Paper Money Market: Making Sense of Cents…and High Denominations

As inflation reshapes global currency systems, the United States may be overdue not only to retire the penny, but also to rethink higher denomination coins and bank notes.

$10,000 Federal Reserve Note from 1934. Courtesy The Bureau of Engraving and Printing collection at the National Museum of American History/Wikimedia Commons.

The United States currency system appears to be going in reverse when we compare what we are doing to the actions of other countries. Our physical U.S. currency system is just beginning to show some common sense (no pun intended) by dropping production of the cost-prohibitive 1¢ coin. But we are failing to acknowledge “the other end,” this being higher denominations coins and bank notes that are overdue to be introduced due to inflationary pressures.

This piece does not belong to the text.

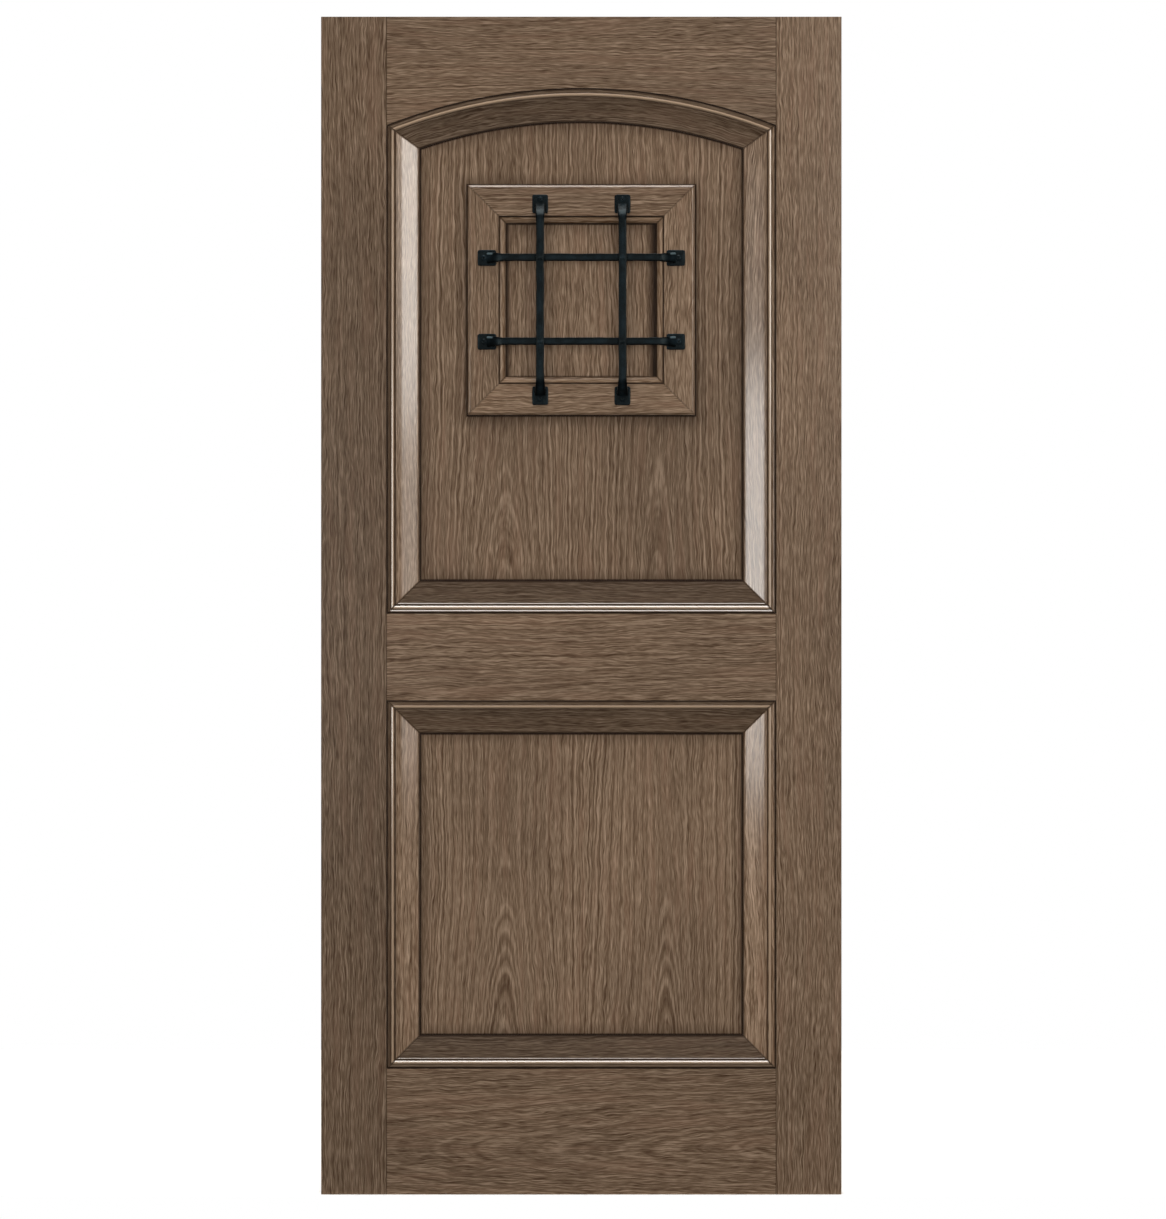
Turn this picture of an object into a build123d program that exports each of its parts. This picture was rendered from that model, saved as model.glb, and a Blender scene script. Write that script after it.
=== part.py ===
from build123d import *
import math
import os

os.makedirs("parts", exist_ok=True)

# Panelled oak door leaf with a small hatch behind an iron grille.
# Millimetres. X runs from the hinge edge to the lock edge, Y from the front face to the back,
# Z up from the foot of the leaf. The origin is at the foot of the hinge edge, in mid thickness.

# Leaf
door_width = 898.0
door_height = 2032.0
door_thickness = 44.5
stile_width = 113.0
bottom_rail_height = 217.0
lower_opening_height = 635.5
lock_rail_height = 149.5
top_rail_height = 123.0  # at the crown of the arch
arch_rise = 64.0
arris = 1.0  # eased corners of the leaf's faces

# Panels in the grooves of stiles and rails
panel_thickness = 16.5
groove_depth = 12.0
groove_fit = 0.3  # each side of a panel or tenon
panel_expansion = 3.0  # room for the panel at the foot of the groove
tenon_end_gap = 0.5

# Planted panel mouldings, from the frame's edge inwards
moulding_width = 57.0
moulding_fit = 0.3
mitre_gap = 0.2
outer_quirk_width = 2.3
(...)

Elsewhere around the world, countries have been dropping their lowest value coins for years, but at about the same time, many of them have introduced higher denomination coins to replace lower denomination bank notes. In turn, they have introduced higher denomination bank notes where inflation has taken its toll on physical commercial transactions. It makes sense to drop the equivalent of our dollar bill for a circulating coin when you compare the cost of production and the life expectancy of each. We mint dollar coins but make no effort to ensure they circulate.

Other countries simply ceased producing their undesirable bank note denominations. The United Kingdom dumped its £1 bank note for a coin way back in 1983. Australia followed the British example a year later. Canada joined them in 1987, and Mexico is about to replace its 20-peso bank note with a coin, while Moldova is about to dump its 1-, 5-, and 10-lei notes for coins. We’ve had bank notes with face values of $10,000 in the past. Why can’t we introduce a $200 bill?

The demise of the 1¢ coin may have been overdue, but so is at least one higher denomination bank note. There is a saying that numismatics makes sense, but it appears we have been too busy focusing on cents.